■ TO DO ■
What lines of the data include the string "attach"? Copy them all.

■ SUPPLIED MATERIAL ■
***
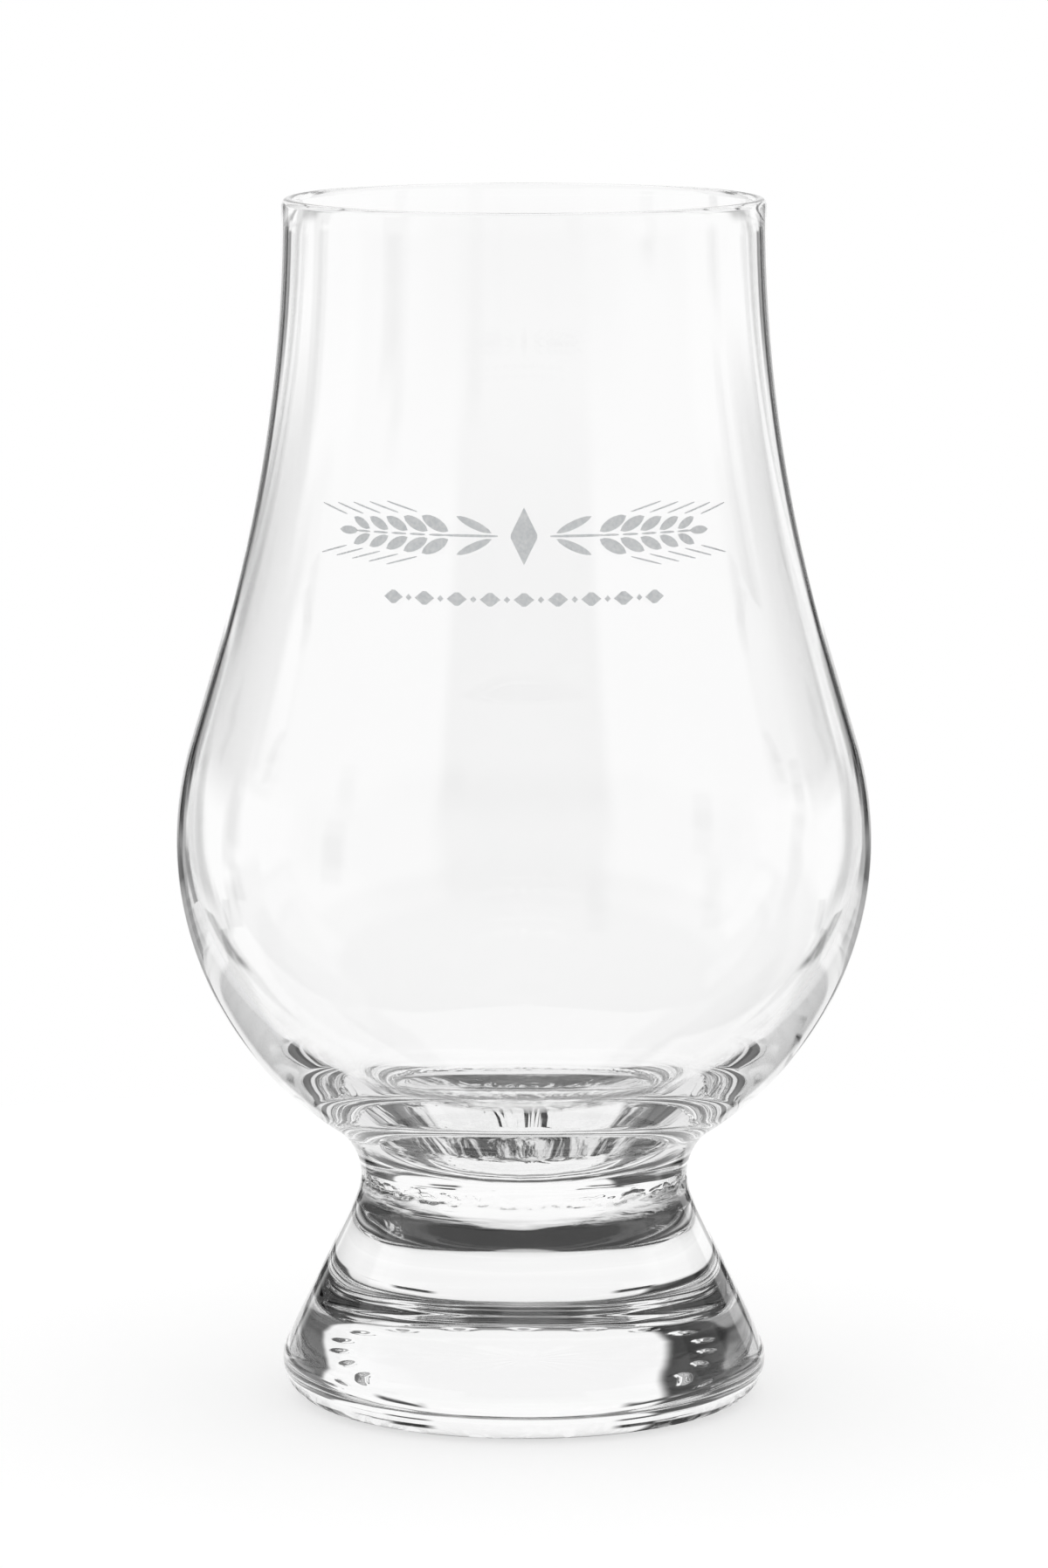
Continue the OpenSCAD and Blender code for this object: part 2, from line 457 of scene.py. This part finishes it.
# %% Hand the pieces over
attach(glass, "root")
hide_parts("bowl", "foot")
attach(etched, "root")
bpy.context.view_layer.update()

# %% [markdown]
# The glass stands on a round pale plinth. Clear glass is drawn only by what it bends into view,
# so a plain floor would leave its foot empty. Real pieces of card could lie round it, but they
# would show. Instead the plinth has marks that the glass alone sees: painted light that the foot
# gathers under it, a ring of painted shade round it, and two dark boards left and right for the glancing
# reflections.

# %% Plinth
PLINTH_R = 160 * MM
PLINTH_GAP = 0.02 * MM
bm = bmesh.new()
bmesh.ops.create_circle(bm, cap_ends=True, cap_tris=False, segments=96, radius=PLINTH_R)
bmesh.ops.translate(bm, verts=bm.verts, vec=(0, 0, -PLINTH_GAP))
plinth = bpy.data.objects.new("plinth_top", bpy.data.meshes.new("plinth_top"))
bm.to_mesh(plinth.data)
bm.free()
bpy.context.scene.collection.objects.link(plinth)
print("plinth of %.0f mm" % (2 * PLINTH_R / MM))

# %% Masks, and shades painted through them
def between(tree, value, low, high, soft):
    rise = add(tree, "ShaderNodeMapRange", [("Value", value)],
               {"From Min": low - soft, "From Max": low + soft}, interpolation_type="SMOOTHSTEP")
    fall = add(tree, "ShaderNodeMapRange", [("Value", value)],
               {"From Min": high + soft, "From Max": high - soft}, interpolation_type="SMOOTHSTEP")
    return add(tree, "ShaderNodeMath", [(0, rise), (1, fall)], operation="MULTIPLY")


def paint(tree, shade, value, *masks):
    mask = masks[0]
    for other in masks[1:]:
        mask = add(tree, "ShaderNodeMath", [(0, mask), (1, other)], operation="MULTIPLY")
    return add(tree, "ShaderNodeMix", [("Factor", mask), ("A", shade)], {"B": value}, data_type="FLOAT")


def sideways(tree, spots):
    turn = add(tree, "ShaderNodeMath", [(0, spots.outputs["X"]), (1, spots.outputs["Y"])],
               operation="ARCTAN2")
    turn = add(tree, "ShaderNodeMath", [(0, turn)], operation="DEGREES")
    return turn, add(tree, "ShaderNodeMath", [(0, turn)], operation="ABSOLUTE")


# %% White card, with the marks that the glass sees
tree = new_material("white_card", plinth.data)
spot = add(tree, "ShaderNodeTexCoord").outputs["Object"]
spots = add(tree, "ShaderNodeSeparateXYZ", [(0, spot)])
away = add(tree, "ShaderNodeVectorMath", [(0, spot)], operation="LENGTH").outputs["Value"]
turn, sides = sideways(tree, spots)
path = add(tree, "ShaderNodeLightPath")
glossy = path.outputs["Is Glossy Ray"]
through = path.outputs["Is Transmission Ray"]

# Painted light that the foot gathers under it: bright behind a wavy edge near the middle, painted
# streaks of light about 5 mm apart in front of it, and an uneven ring of painted shade round them
LIGHT_STREAKS_PER_METRE = 200
# Noise that breaks the painted light into streaks and makes the edges of the painted light and shade
# uneven
painted_light_streaks = add(tree, "ShaderNodeTexNoise", [("Vector", spot)],
              {"Scale": LIGHT_STREAKS_PER_METRE, "Detail": 4, "Roughness": 0.7, "Distortion": 2.5})
shade = add(tree, "ShaderNodeMapRange", [("Value", painted_light_streaks)],
            {"From Min": 0.44, "From Max": 0.56, "To Min": 0.03, "To Max": 0.75})
wavy = add(tree, "ShaderNodeMath", [(0, painted_light_streaks), (2, spots.outputs["Y"])], {1: 12 * MM},
           operation="MULTIPLY_ADD")
# Painted pool of light in the middle, behind the wavy edge
shade = paint(tree, shade, 0.93, between(tree, wavy, 3.5 * MM, 30 * MM, 0.4 * MM),
              between(tree, away, -1, 13.5 * MM, 0.8 * MM))
# Painted shade: a dark ring under the edge of the foot
shade_ring_edge = add(tree, "ShaderNodeMath", [(0, painted_light_streaks), (2, away)], {1: 14 * MM}, operation="MULTIPLY_ADD")
shade = paint(tree, shade, 0.07, between(tree, shade_ring_edge, 23.8 * MM, 28.2 * MM, 0.5 * MM))
shade = paint(tree, shade, 1.0, between(tree, away, 23.5 * MM, 1, 1 * MM))

# Dark strips left and right, for the lower wall, and for the outline in a look from a corner
for left, right in ((23, 28), (63, 68)):
    shade = paint(tree, shade, 0.03, between(tree, sides, left, right, 1),
                  between(tree, away, 115 * MM, 1, 6 * MM))

# Reflections alone see the two boards
mirrored = add(tree, "ShaderNodeMath", [(0, glossy), (1, through)], operation="SUBTRACT", use_clamp=True)
shade = paint(tree, shade, 0.02, mirrored, between(tree, sides, 39, 75, 4),
              between(tree, away, 50 * MM, 120 * MM, 4 * MM))
bent = add(tree, "ShaderNodeMath", [(0, glossy), (1, through)], operation="MAXIMUM")
# The painted light and shade, the strips and the boards shine as emission that only the glass sees
marks = add(tree, "ShaderNodeEmission", [("Strength", shade)], {"Color": (1, 1, 1, 1)})

# The camera sees an even white with the soft shadow of the glass
base = add(tree, "ShaderNodeBsdfDiffuse", inputs={"Color": colour("#B4B4B4")})
lift = add(tree, "ShaderNodeMath", [(0, path.outputs["Is Camera Ray"])], {1: 0.6}, operation="MULTIPLY")
glow = add(tree, "ShaderNodeEmission", [("Strength", lift)], {"Color": (1, 1, 1, 1)})
white = add(tree, "ShaderNodeAddShader", [(0, base), (1, glow)])
face = add(tree, "ShaderNodeMixShader", [(0, bent), (1, white), (2, marks)])
add(tree, "ShaderNodeOutputMaterial", [("Surface", face)])
print("white_card:", len(tree.nodes), "nodes")

# %% [markdown]
# Plain soft light comes from all sides, and the background is white. Round the glass hang pale
# and dark cards, as in a studio for glassware. They could be planes, but those would cast shadows
# and stand in other views, so they are painted on the world by direction. Only the glass sees
# them, and they draw its outline, the bands in its foot and the wall of the bowl.

# %% Cards round the glass
# A card's own values: across, left, right, low, high, brightness and softness. Its angles are in
# degrees: turn is from straight behind the glass to the right, sides the same on both sides.
world = bpy.data.worlds.new("white_studio")
bpy.context.scene.world = world
world.use_nodes = True
tree = world.node_tree
tree.nodes.clear()
spots = add(tree, "ShaderNodeSeparateXYZ", [(0, add(tree, "ShaderNodeTexCoord").outputs["Generated"])])
turn, sides = sideways(tree, spots)
height = add(tree, "ShaderNodeMath", [(0, spots.outputs["Z"])], operation="ARCSINE")
height = add(tree, "ShaderNodeMath", [(0, height)], operation="DEGREES")

CARDS = [
    # dark above the level of the glass, darkest behind the camera and overhead
    (sides, -1, 190, 2, 99, 0.08, 3),
    (sides, 140, 190, 14, 52, 0.06, 4),
    (sides, 99, 148, 30, 52, 0.06, 2),
    (sides, 60, 190, 52, 99, 0.03, 2),
    # pale round the camera, for the even body of the bowl
    (sides, 130, 195, -14, 12, 0.62, 10),
    # pale sides, for the thick lower wall of the bowl
    (sides, 84, 150, -8, 27, 0.78, 3),
    # pale over the background
    (sides, -1, 46, 33, 47, 0.4, 2),
    (sides, -1, 46, 47, 99, 1.0, 2),
    (turn, -24, 42, -5, 32, 1.0, 2),
    # right and left of it, for the patches at the sides of the foot
    (turn, 42, 60, 2, 40, 0.12, 2),
    (turn, 60, 84, 10, 40, 0.5, 2),
    (turn, -64, -43, 13, 34, 0.3, 2),
    (turn, -43, -24, 2, 34, 0.02, 2),
    (sides, 68, 96, -8, 8, 0.95, 2),
    (turn, -84, -74, 10, 32, 0.9, 2),
    # dark strips close to the background, for the outline of the bowl
    (sides, 16, 25, -8, 4, 0.03, 1.5),
    (sides, 25, 30, -5, -1, 0.1, 1),
    (sides, 10, 24, -15.5, -8, 0.33, 1.5),
    # the same strips for a look from a corner above, from behind and from the right side
    (turn, -28, -21, -33, -11, 0.05, 1.5),
    (turn, -69, -62, -33, -11, 0.05, 1.5),
    (turn, 111, 118, -22, -4, 0.45, 1.5),
    (turn, 152, 159, -22, -4, 0.45, 1.5),
    (turn, -118, -110, -8, 5, 0.05, 1.5),
    (turn, -70, -62, -8, 5, 0.05, 1.5),
]
print("cards:", len(CARDS))

# %% Paint the cards on the world
# White all round to start with, and then card by card
shade = add(tree, "ShaderNodeMath", inputs={0: 1, 1: 0}, operation="ADD")
for across, left, right, low, high, value, soft in CARDS:
    shade = paint(tree, shade, value, between(tree, height, low, high, soft),
                  between(tree, across, left, right, soft))
path = add(tree, "ShaderNodeLightPath")
plain = add(tree, "ShaderNodeMath",
            [(0, path.outputs["Is Camera Ray"]), (1, path.outputs["Is Diffuse Ray"])], operation="MAXIMUM")
shade = paint(tree, shade, 1.0, plain)
sky = add(tree, "ShaderNodeBackground", [("Strength", shade)], {"Color": (1, 1, 1, 1)})
add(tree, "ShaderNodeOutputWorld", [("Surface", sky)])
print("white_studio:", len(tree.nodes), "nodes")

# %% [markdown]
# The camera looks as the photograph's did. Its height, tilt and focal length were found by fitting
# the outline of the glass, with 700 mm chosen for its distance. An empty to look at would aim it
# too, but the plain angle is what was measured. Light crosses many surfaces in thick clear glass
# before it comes out, so its path may be long.

# %% Camera and light paths
# The focal length is in pixels of the photograph's frame, and the tilt in radians.
FRAME_HEIGHT = 1796
FOCAL_PIXELS = 8502
SENSOR = 36
LOOK_DOWN = 0.1428
MOST_BOUNCES = 40
camera = bpy.data.objects.new("camera", bpy.data.cameras.new("camera"))
camera.data.lens = SENSOR * FOCAL_PIXELS / FRAME_HEIGHT
camera.data.sensor_fit = "AUTO"
camera.data.sensor_width = SENSOR
camera.data.clip_start = 10 * MM
camera.location = (0, -700 * MM, 159.8 * MM)
camera.rotation_euler = (pi / 2 - LOOK_DOWN, 0, 0)
scene = bpy.context.scene
scene.collection.objects.link(camera)
scene.camera = camera
scene.view_settings.view_transform = "Standard"
scene.cycles.max_bounces = MOST_BOUNCES
scene.cycles.glossy_bounces = MOST_BOUNCES
scene.cycles.transmission_bounces = MOST_BOUNCES
print("lens %.0f mm, %.1f degrees down" % (camera.data.lens, LOOK_DOWN * 180 / pi))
***
■ WRITTEN SOLUTION ■
attach(glass, "root")
attach(etched, "root")